Lane Kiffin and his coaching staff led by Recruiting Coordinator Ed Orgeron have done an outstanding job of recruiting in 2010 and 2011. In spite of the worst sanctions since SMU, the Trojans enjoyed top five recruiting classes both years.
The primary challenge for 2010 was keeping the top-ranked recruiting class together after Pete Carroll left and the harsh NCAA sanctions were announced in June 2010. For the most part this was done except for two signed athletes who were released after the surprising sanctions.
The 2011 recruiting class focused on positions of greatest need and took full advantage of the USC appeal of NCAA sanctions to sign a class of 31 including eight early enrollees. One athlete failed to qualify academically and was released and another decided to grey shirt after a season ending injury.

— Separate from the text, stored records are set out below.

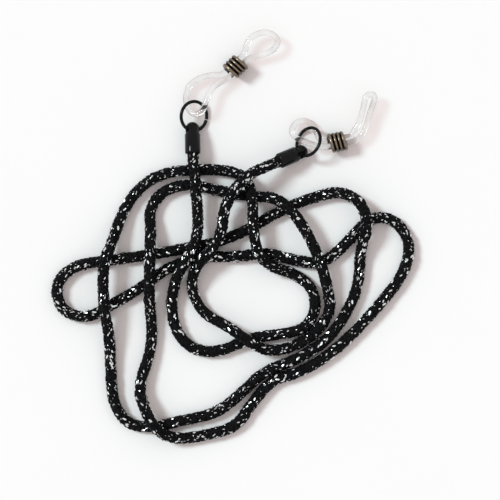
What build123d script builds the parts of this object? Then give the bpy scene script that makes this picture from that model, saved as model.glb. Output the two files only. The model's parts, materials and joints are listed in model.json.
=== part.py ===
from build123d import *
import math
import os

# Eyeglass retainer strap: a thin knitted cord with a crimped cap on each end. A split ring
# hangs in each cap, a closed silicone band is linked through the ring, and a close-wound
# coil on the band's two legs tightens the loop that grips the spectacle temple.
# Millimetres, +Z up, the strap lying on the plane Z = 0.

# ---- cord ----
CORD_D = 2.6                # outside of the knitted cover
BEND_SHARE = 0.45           # share of the shorter neighbouring run taken by each bend

# ---- end cap ----
CAP_D = 3.7                 # barrel
CAP_BARREL_LENGTH = 5.0
CAP_RIM_ROUND = 0.4         # rounded mouth edge
CAP_SHOULDER = 0.3          # length of the cone between barrel and head
CAP_HEAD_D = 3.24
CAP_DOME = 1.3              # height of the domed tip
CAP_LENGTH = 7.8
CAP_BORE_CLEARANCE = 0.1    # on the cord's diameter
CAP_BORE_DEPTH = 4.0
CAP_HOLE_D = 1.5            # cross hole for the ring
CAP_HOLE_HEIGHT = 5.85      # from the mouth

# ---- split ring ----
RING_WIRE_D = 0.8
RING_R = 3.5                # to the middle of the wire
RING_SEAT_DROP = 0.18       # wire's middle below the cross hole's, towards the mouth
RING_SPLIT = 0.25           # gap between the wire's two ends

# ---- silicone band ----
BAND_D = 1.4
BAND_LEG_GAP = 0.04         # between the two legs inside the coil
BAND_LEG_HALF = 3.72        # straight leg from the coil's middle to its end, either way

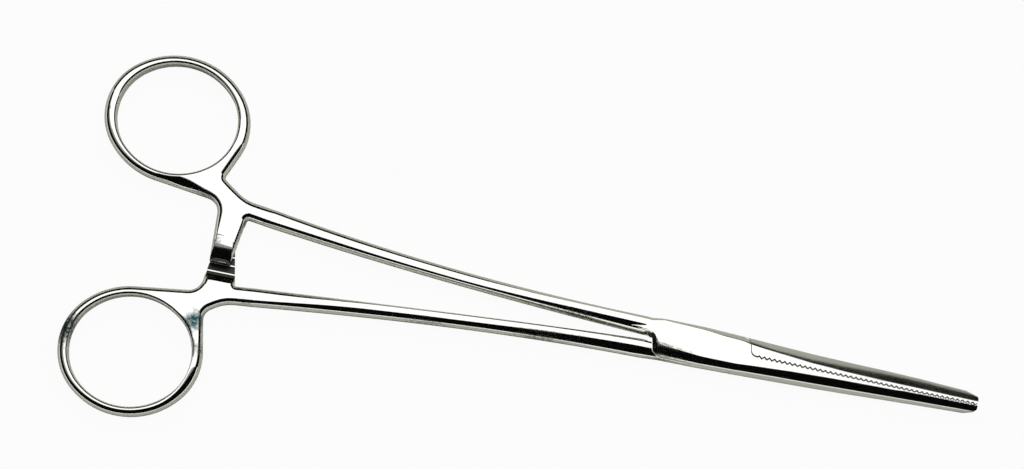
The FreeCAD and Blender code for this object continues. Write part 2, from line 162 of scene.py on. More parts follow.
def only(piece: bpy.types.Object) -> None:
    """Make a piece the only selected object, and the active one.

    Args:
        piece: the piece.
    """
    bpy.ops.object.select_all(action="DESELECT")
    piece.select_set(True)
    bpy.context.view_layer.objects.active = piece


def open_mesh(piece: bpy.types.Object) -> None:
    """Open a piece in edit mode, with all of it selected.

    Args:
        piece: the piece.
    """
    only(piece)
    bpy.ops.object.mode_set(mode="EDIT")
    bpy.ops.mesh.select_all(action="SELECT")


def pick(piece: bpy.types.Object, part: Part, wanted: Callable[[object], bool]) -> None:
    """Select the edges or faces that a test wants, and nothing else, in edit mode.

    Args:
        piece: the open piece.
        part: which parts are tested.
        wanted: says whether an edge or a face is selected.
    """
    bpy.ops.mesh.select_mode(type=part.value)
    bpy.ops.mesh.select_all(action="DESELECT")
    mesh = bmesh.from_edit_mesh(piece.data)
    for item in mesh.edges if part is Part.EDGES else mesh.faces:
        item.select = wanted(item)
    bmesh.update_edit_mesh(piece.data)


def close_mesh() -> None:
    """Leave edit mode."""
    bpy.ops.object.mode_set(mode="OBJECT")


def flat_loop(name: str, corners: list[Vector], filled: bool) -> bpy.types.Object:
    """Add a circle and lay its vertices on a closed line.

    Args:
        name: the new piece's name.
        corners: the line's corners, in order.
        filled: whether the loop carries a face.

    Returns:
        The new piece, a single loop.
    """
    bpy.ops.object.select_all(action="DESELECT")
    fill = "NGON" if filled else "NOTHING"
    bpy.ops.mesh.primitive_circle_add(vertices=len(corners), radius=MM, fill_type=fill)
    piece = bpy.context.object
    piece.name = name
    for vertex, corner in zip(piece.data.vertices, corners):
        vertex.co = corner * MM
    return piece


def raise_rows(piece: bpy.types.Object, rows: list[list[Vector]]) -> None:
    """Extrude a loop or its face row by row, and lay each new row on its own line.

    Args:
        piece: a piece made by flat_loop, whose vertices lie on the first row.
        rows: the rows, the first one included, all with as many corners.
    """
    open_mesh(piece)
    for last, row in zip(rows, rows[1:]):
        bpy.ops.mesh.extrude_region_move(TRANSFORM_OT_translate={"value": (0, 0, 0)})
        tree = KDTree(len(last))
        for index, corner in enumerate(last):
            tree.insert(corner * MM, index)
        tree.balance()
        mesh = bmesh.from_edit_mesh(piece.data)
        for vertex in mesh.verts:
            if vertex.select:
                vertex.co = row[tree.find(vertex.co)[1]] * MM
        bmesh.update_edit_mesh(piece.data)
    close_mesh()


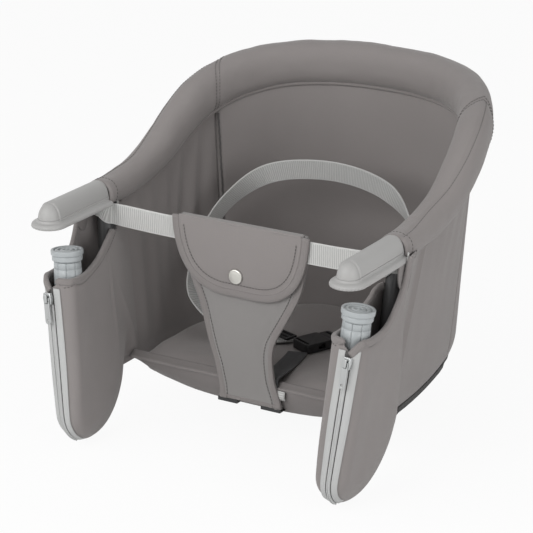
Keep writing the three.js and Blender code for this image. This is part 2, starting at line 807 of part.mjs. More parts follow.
function studSocket() {
  const gap = 1.6;
  const ring = turned([[0, 0], [5, 0], [5, gap], [2.2, gap], [2.2, gap - 0.8], [0, gap - 0.8]], 16);
  return ring.rotateX(Math.PI / 2).translate(STUD_X, panelFace(STUD_Z) - GAP, STUD_Z);
}

function panelFace(z) {
  const k = PANEL_STOPS.findIndex(([level]) => level < z);
  const [above, below] = [PANEL_STOPS[k - 1], PANEL_STOPS[k]];
  return lerp(above[2], below[2], (above[0] - z) / (above[0] - below[0]));
}

function panelHook() {
  const profile = new THREE.Shape([
    v2(PANEL_Y + 2, PANEL_LOW - GAP), v2(PANEL_Y + 4.4, PANEL_LOW - GAP), v2(PANEL_Y + 4.4, BASE_Z - GAP),
    v2(44, BASE_Z - GAP), v2(44, BASE_Z - 3), v2(PANEL_Y + 2, BASE_Z - 3),
  ]);
  const hook = new THREE.ExtrudeGeometry(profile, { depth: 22, bevelEnabled: false });
  return outward(mergeVertices(stripped(hook.rotateX(Math.PI / 2).rotateZ(Math.PI / 2).translate(-11, 0, 0)), 1e-4));
}

const SEAT_TOP = CUSHION_Z + CUSHION_T;

function waistBelt() {
  const down = [0, 0, -1];
  return ribbon([
    [-14, 131, SEAT_TOP + 2.4, [-0.63, 0.78, 0]],
    [-40, 108, SEAT_TOP + 4.5, [-0.5, 0.86, 0]],
    [-78, 97, SEAT_TOP + 17, [-0.1, 0.97, -0.1]],
    [-108, 99, -113, [0.3, 0.86, -0.36]],
    [-121, 122, -84, [0, 0.83, -0.55]],
    [-117, 146, -50, [0.1, 0.8, -0.6]],
    [-101, 162, -24, [0.1, 0.6, -0.7]],
    [-68, 177, 0, down],
    [0, 189, 9, down],
    [68, 177, 0, down],
    [101, 162, -24, [-0.1, 0.6, -0.7]],
    [117, 146, -50, [-0.1, 0.8, -0.6]],
    [121, 126, -90, [0, 0.83, -0.55]],
    [108, 134, SEAT_TOP + 20, [0.21, 0.78, 0.24]],
    [76, 152, SEAT_TOP + 9, [0.45, 0.88, 0.1]],
    [38, 158, SEAT_TOP + 5, [0.15, 0.98, 0]],
  ], BELT_W, BELT_T, 84);
}

function crotchWeb() {
  const across = [1, 0, 0];
  return ribbon([
    [20, 26.9, BASE_Z + BASE_T + 1, across],
    [20, 26.9, SEAT_TOP - 2.5, across],
    [19.9, 28.5, SEAT_TOP + 1.6, across],
    [19.5, 36, SEAT_TOP + 2.6, across],
    [17, 60, SEAT_TOP + 1.6, across],
    [12, 90, SEAT_TOP + 1.8, across],
    [10, 99, SEAT_TOP + 2.4, across],
  ], BELT_W, BELT_T, 16);
}

// buckle frame: local y runs from the socket to the tongue
function buckleFrame() {
  const frame = new THREE.Group();
  frame.position.set(7, 108, SEAT_TOP + 0.8);
  frame.rotation.z = -Math.atan2(0.42, 0.9);
  seat.add(frame);
  return frame;
}

function roundedPlate(x0, x1, y0, y1, radius) {
  const shape = new THREE.Shape();
  shape.moveTo(x0 + radius, y0);
  shape.lineTo(x1 - radius, y0);
  shape.absarc(x1 - radius, y0 + radius, radius, -Math.PI / 2, 0, false);
  shape.lineTo(x1, y1 - radius);
  shape.absarc(x1 - radius, y1 - radius, radius, 0, Math.PI / 2, false);
  shape.lineTo(x0 + radius, y1);
  shape.absarc(x0 + radius, y1 - radius, radius, Math.PI / 2, Math.PI, false);
  shape.lineTo(x0, y0 + radius);
  shape.absarc(x0 + radius, y0 + radius, radius, Math.PI, 1.5 * Math.PI, false);
  shape.closePath();
  return shape;
}

function slot(x0, x1, y0, y1) {
  return new THREE.Path([v2(x0, y0), v2(x0, y1), v2(x1, y1), v2(x1, y0)]);
}

function buckleSocket() {
  const shape = roundedPlate(-13, 13, 0, 30, 3);
  shape.holes.push(slot(-10.5, 10.5, 2.2, 5));
  const body = new THREE.ExtrudeGeometry(shape, { depth: 9, bevelEnabled: false, curveSegments: 4 });
  const mouth = box(-10.6, 10.6, 10, 31, 2.2, 6.8);
  const sides = [-1, 1].map((s) => box(...[s * 8, s * 14].sort((a, b) => a - b), 14, 22, 1.8, 7.2));
  return subtract(body, mouth, ...sides);
}

function buckleTongue() {
  const bar = roundedPlate(-12.5, 12.5, 31, 44, 3);
  bar.holes.push(slot(-10, 10, 38.2, 41));
  const frame = new THREE.ExtrudeGeometry(bar, { depth: 7, bevelEnabled: false, curveSegments: 4 });
  frame.translate(0, 0, 1);
  const guide = box(-1.8, 1.8, 14, 33, 3, 6);
  const prong = (s) => {
    const shape = new THREE.Shape([
      v2(s * 6, 33), v2(s * 6.4, 20), v2(s * 7, 14), v2(s * 9.6, 14), v2(s * 10.2, 19), v2(s * 9, 33),
    ]);
    return outward(mergeVertices(stripped(
      new THREE.ExtrudeGeometry(shape, { depth: 3, bevelEnabled: false }).translate(0, 0, 3),
    ), 1e-4));
  };
  return unite(frame, guide, prong(1), prong(-1));
}

function ladderLock() {
  const shape = roundedPlate(-14, 14, -7, 7, 1.5);
  shape.holes.push(slot(-11, 11, -5, -1.4), slot(-11, 11, 1.4, 5));
  const plate = new THREE.ExtrudeGeometry(shape, { depth: 2.6, bevelEnabled: false, curveSegments: 3 });
  return plate;
}

// ---------------------------------------------------------------- assembly

add(seat, 'top_rail', railTube(), STEEL);
add(seat, 'rim_cover', rimCover(), FABRIC);
add(seat, 'back_panel', wall(-SEAM + SEAM_GAP, SEAM - SEAM_GAP, 18, BACK_T), FABRIC);
add(seat, 'base_board', baseBoard(), DARK_CLOTH);
add(seat, 'seat_cushion', cushion(), FABRIC);
add(seat, 'front_strap', frontStrap(), WEBBING);
add(seat, 'crotch_panel', crotchPanel(), FABRIC);
add(seat, 'crotch_flap', crotchFlap(), FABRIC);
add(seat, 'press_stud_cap', studCap(), BRIGHT);
add(seat, 'press_stud_socket', studSocket(), BRIGHT);
add(seat, 'waist_belt', waistBelt(), WEBBING);
add(seat, 'crotch_web', crotchWeb(), BLACK);

for (const [name, side] of [['left', -1], ['right', 1]]) {
  add(seat, `${name}_side_panel`, wall(side * (SEAM + SEAM_GAP), side, 10, WALL_T), FABRIC);
  add(seat, `${name}_pocket`, pocket(side), FABRIC);
  add(seat, `${name}_arm_pad`, armPad(), RUBBER).position.set(side * ARM_X, 0, 0);
  add(seat, `${name}_arm_joint`, armJoint(side), BLACK).position.set(side * ARM_X, 0, 0);
  add(seat, `${name}_joint_rivet`, rivet(), STEEL).position.set(side * ARM_X, RIVET_Y, RAIL_Z);
  add(seat, `${name}_panel_hook`, panelHook(), BLACK).position.set(side * 24, 0, 0);

  const hook = hookFrame(side);
  add(hook, `${name}_hook_arm`, hookTube(), STEEL);
  add(hook, `${name}_clamp_bush`, clampBush(), GRIP);
  add(hook, `${name}_twist_grip`, grip(), GRIP);
  add(hook, `${name}_clamp_foot`, foot(), GRIP);
  add(hook, `${name}_clamp_spindle`, spindle(), STEEL);

  const zip = zipFrame(side);
  add(zip, `${name}_zip_tape`, zipTape(), TAPE);
  add(zip, `${name}_zip_chain`, zipChain(), TAPE);
  add(zip, `${name}_zip_slider`, zipSlider(), BRIGHT);
  add(zip, `${name}_zip_pull`, zipPull(), BRIGHT).position.set(0, -5.95, -9);
}

const buckle = buckleFrame();
add(buckle, 'buckle_socket', buckleSocket(), BLACK);
add(buckle, 'buckle_tongue', buckleTongue(), BLACK);
const ladder = add(seat, 'belt_ladder_lock', ladderLock(), BLACK);
ladder.position.set(-22, 125, SEAT_TOP + 5.4);
ladder.rotation.z = -0.35;

export default seat;
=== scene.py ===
# %% [markdown]
# # A hook-on table seat, piece by piece
# The seat is a padded bucket on a bent steel rail. Two rubber pads lie on the table top, and two
# hook arms with twist clamps press up from below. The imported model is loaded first: it fixes where
# every solid is, so each soft or detailed piece made here goes exactly where its plain twin stands.

# %% Load the frame
import math
from contextlib import contextmanager
import bpy
import bmesh
from mathutils import Matrix, Vector, noise
from mathutils.kdtree import KDTree


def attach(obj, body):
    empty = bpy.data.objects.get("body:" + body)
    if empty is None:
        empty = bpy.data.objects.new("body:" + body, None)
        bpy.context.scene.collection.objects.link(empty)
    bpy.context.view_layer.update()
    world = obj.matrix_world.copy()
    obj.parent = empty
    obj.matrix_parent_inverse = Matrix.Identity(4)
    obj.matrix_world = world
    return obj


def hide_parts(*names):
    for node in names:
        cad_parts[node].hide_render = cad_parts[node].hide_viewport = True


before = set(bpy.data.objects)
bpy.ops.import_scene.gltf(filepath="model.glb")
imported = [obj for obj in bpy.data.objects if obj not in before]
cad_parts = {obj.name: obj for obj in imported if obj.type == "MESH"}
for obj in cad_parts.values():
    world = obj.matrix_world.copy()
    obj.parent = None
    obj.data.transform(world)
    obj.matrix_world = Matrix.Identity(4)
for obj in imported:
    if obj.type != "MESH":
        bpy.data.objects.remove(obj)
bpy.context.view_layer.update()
MM = 0.001

# %% [markdown]
# ## Camera
# A long lens from far away keeps the two sides of the seat nearly parallel. The camera is set by a
# place, a view direction and a lens, with no roll, so that upright edges stay upright.

# %% Camera
camera_data = bpy.data.cameras.new("view")
camera_data.sensor_width = 36.0
camera_data.lens = 168.84
camera_data.clip_end = 20.0
camera = bpy.data.objects.new("view", camera_data)
bpy.context.scene.collection.objects.link(camera)
camera.location = (1.1519, -1.8752, 0.7409)
look = Vector((-0.4832, 0.8102, -0.3318))
camera.rotation_euler = look.to_track_quat("-Z", "Y").to_euler()
bpy.context.scene.camera = camera
bpy.context.scene.view_settings.view_transform = "Standard"
print("camera is", round(camera.location.length, 3), "m from the origin")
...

This Top 4 recruiting class has given the Trojans needed depth heading into three years of NCAA scholarship reductions.
Orgeron was named the 2011 Scout.com/FOXSports.com National Recruiter of the year and ESPNU/ESPN The Magazine top recruiter in college football.
The Trojans have a challenging 2012 recruiting class due to the NCAA limits and Kiffin has to be very selective. However, there are four or five early enrollee slots that could help. Currently there are 11 verbal commitments. The positions of greatest need are the offensive and defensive lines and USC is positioned to do very well with a strong class in these positions.
Some people feel that anyone can recruit the top athletes to USC. Well, that was not the case during much of the 1980s and 1990s. USC didn’t have to deal with the second harshest sanctions in the history of college football either.
A coaching change would likely impact many recruits who were sold on the coaches as well as the school.
A top college head coach has to be a great recruiter and Kiffin is one of the best.